The Central Statistics office was out yesterday with new figures on inflation in Ireland. Note the most fascinating word in this segment of RTE’s report – “surprise”:
The annual rate of inflation went back up to 8% in February, compared to 7.5% in January, according to an initial estimate from the Central Statistics Office.
Energy prices fell but food prices continued to climb higher last month.
Today’s CSO figures show that Ireland has become the latest euro zone country to record a surprise increase in inflation last month.
Why would it be a surprise that inflation is on the increase, when politicians (and, in their defence, much of the public) do not understand the problem?
Inflation, at the most simple level, is a problem of too much money chasing too few goods. When there is more money in circulation, more people are competing for the right to buy the same products, and therefore, according to the laws of supply and demand, prices increase.
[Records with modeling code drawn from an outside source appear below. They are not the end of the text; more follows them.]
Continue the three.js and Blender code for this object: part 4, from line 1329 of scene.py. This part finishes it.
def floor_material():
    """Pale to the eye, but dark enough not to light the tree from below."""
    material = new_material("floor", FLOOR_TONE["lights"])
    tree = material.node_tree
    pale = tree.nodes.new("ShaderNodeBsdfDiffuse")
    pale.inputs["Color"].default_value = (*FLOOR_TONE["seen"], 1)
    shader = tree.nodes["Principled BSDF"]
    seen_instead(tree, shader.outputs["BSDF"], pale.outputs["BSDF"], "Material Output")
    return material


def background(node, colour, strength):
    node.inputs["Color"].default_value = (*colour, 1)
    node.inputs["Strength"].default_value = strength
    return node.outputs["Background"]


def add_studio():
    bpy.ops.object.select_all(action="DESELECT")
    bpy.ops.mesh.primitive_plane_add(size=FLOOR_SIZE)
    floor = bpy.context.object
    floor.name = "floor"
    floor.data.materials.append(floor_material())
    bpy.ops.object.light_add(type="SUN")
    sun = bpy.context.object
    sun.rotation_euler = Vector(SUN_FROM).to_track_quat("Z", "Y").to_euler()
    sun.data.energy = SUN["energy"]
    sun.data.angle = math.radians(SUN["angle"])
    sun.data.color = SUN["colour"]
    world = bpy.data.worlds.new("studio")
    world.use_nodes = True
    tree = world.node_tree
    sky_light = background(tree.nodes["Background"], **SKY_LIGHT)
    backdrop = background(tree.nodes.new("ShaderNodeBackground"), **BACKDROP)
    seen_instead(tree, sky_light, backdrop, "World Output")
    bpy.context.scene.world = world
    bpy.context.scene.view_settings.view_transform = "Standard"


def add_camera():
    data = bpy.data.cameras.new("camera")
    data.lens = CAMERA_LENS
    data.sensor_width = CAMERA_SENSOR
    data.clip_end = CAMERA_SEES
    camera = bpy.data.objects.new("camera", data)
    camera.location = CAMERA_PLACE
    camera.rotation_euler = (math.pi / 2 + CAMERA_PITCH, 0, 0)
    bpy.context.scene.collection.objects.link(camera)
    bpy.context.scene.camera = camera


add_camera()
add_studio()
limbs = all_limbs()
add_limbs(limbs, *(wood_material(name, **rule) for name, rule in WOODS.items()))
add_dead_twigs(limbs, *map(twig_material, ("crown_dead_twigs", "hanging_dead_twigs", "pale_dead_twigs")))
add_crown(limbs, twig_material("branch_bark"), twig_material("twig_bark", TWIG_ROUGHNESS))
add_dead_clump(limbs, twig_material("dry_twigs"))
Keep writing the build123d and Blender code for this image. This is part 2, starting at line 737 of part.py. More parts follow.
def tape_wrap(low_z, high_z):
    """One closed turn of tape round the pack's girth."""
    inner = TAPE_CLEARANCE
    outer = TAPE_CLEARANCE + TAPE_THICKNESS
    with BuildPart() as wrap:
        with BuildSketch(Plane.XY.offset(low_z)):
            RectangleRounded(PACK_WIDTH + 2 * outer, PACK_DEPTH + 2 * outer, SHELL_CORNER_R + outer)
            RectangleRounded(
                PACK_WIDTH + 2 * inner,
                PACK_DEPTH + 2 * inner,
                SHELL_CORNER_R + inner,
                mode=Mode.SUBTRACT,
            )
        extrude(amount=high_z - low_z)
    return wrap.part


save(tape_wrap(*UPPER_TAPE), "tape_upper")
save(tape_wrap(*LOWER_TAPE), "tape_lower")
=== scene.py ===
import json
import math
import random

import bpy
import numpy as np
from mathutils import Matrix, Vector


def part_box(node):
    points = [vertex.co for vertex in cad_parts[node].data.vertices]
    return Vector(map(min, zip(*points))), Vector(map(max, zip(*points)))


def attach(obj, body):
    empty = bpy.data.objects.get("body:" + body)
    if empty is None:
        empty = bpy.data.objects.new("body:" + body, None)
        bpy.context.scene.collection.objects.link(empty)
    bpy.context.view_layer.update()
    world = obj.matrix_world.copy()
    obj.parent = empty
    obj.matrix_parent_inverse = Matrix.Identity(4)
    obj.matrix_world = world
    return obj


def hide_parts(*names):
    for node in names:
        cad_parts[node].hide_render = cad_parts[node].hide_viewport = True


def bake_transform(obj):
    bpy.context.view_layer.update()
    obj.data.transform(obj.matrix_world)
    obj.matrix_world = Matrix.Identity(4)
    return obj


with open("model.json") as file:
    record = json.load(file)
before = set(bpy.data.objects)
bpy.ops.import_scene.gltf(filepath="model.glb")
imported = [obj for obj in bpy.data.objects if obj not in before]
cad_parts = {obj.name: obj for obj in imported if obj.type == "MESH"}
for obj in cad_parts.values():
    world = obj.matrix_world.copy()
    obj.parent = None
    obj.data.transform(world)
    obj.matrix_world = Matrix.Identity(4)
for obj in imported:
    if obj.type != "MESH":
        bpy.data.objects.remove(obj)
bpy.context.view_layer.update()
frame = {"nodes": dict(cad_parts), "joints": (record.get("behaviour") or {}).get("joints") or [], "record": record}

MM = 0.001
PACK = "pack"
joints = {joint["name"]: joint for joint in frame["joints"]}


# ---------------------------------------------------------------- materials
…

But our current political leadership – both in Dublin and in Brussels, as well as in Washington – appear to have talked themselves into an alternative explanation: Inflation, they argue, is caused by goods shortages as a result of the war. Energy prices are up, they say, because of the sanctions on Russia. Food prices are up because of the higher resulting price of oil, and therefore more transport costs. It’s not a “too much money” problem, they argue, but a “too few goods” problem.
Unfortunately, if you have not noticed, those two problems amount to the same thing: Inflation is too much money, chasing too few goods. There are only two ways to solve it: Either by reducing the amount of money, or increasing the amount of goods.
In Ireland, as in much of the west, the solution has been to pump even more money into the equation. And so for example last week, the Irish Government injected 1.2billion more euros into the economy by way of a “cost of living” package.
The idea behind this is to help people with soaring costs by giving them more money to help meet the newly increased prices. The problem with it is that as more people are able to afford the things they want to buy, demand for them will increase further, driving prices up further. The cost of living packages will not reduce inflation, but drive it higher. And these CSO figures prove that.
On the other end of the ledger, we have a Government that has been ideologically committed for many years to reducing supply, particularly the supply of energy. Consider gas prices – blamed on the war in Ukraine – in the context of the Irish Government’s determination to prevent the import of natural gas through a terminal at Foynes. Consider it in the context of the closing of power plants. If Ireland is highly dependent on Russian gas, well, that is because we made a choice to be so dependent.
Consider too, housing:
There is one 1-bed property available in Dún Laoghaire and the surrounding areas on Daft today and it's staggering.
€795 per week!
That's €3445 per month, €113 per NIGHT!
— Richard Boyd Barrett (@RBoydBarrett) February 28, 2023
Deputy Boyd Barrett says that the price of one of the fourteen – fourteen – properties presently available to rent in Dun Laoghaire is shocking. And shocking it would be, if there were fourteen hundred properties available to rent. But there are only fourteen – why? Well, one reason might be that Deputy Boyd Barrett himself, in one two year period, objected to the construction of 1,300 homes in Dun Laoghaire. Strangle supply, and prices will soar.
This is also true in a wider sense about immigration: The Government is dramatically driving up the demand for housing, and then trying to meet the resultant extra cost with rent supports and payments to renters, all of which simply get absorbed as rent.
Unfortunately, there is only one way to solve inflation that has ever reliably worked, at any time in history: A recession.
For prices to fall, supply and demand must be equalised. This is why central banks put up interest rates to fight inflation: The whole point is to make it harder to borrow, meaning that fewer people can afford to bid on houses, meaning that house prices must fall.
The only way prices will fall, in other words, is if you can no longer afford to pay them. That is not a moral statement, or a personal preference: It is just the basic laws of economics.
So ultimately, those laws tell us, a recession must come. Because eventually, Governments will not be able to keep throwing out more money in cost of living measures, and borrowing to pay for current spending. When their capacity to support people expires (and it will) then the recession will come.
Most politicians, at this stage, are just hoping that someone else is in power when it does come.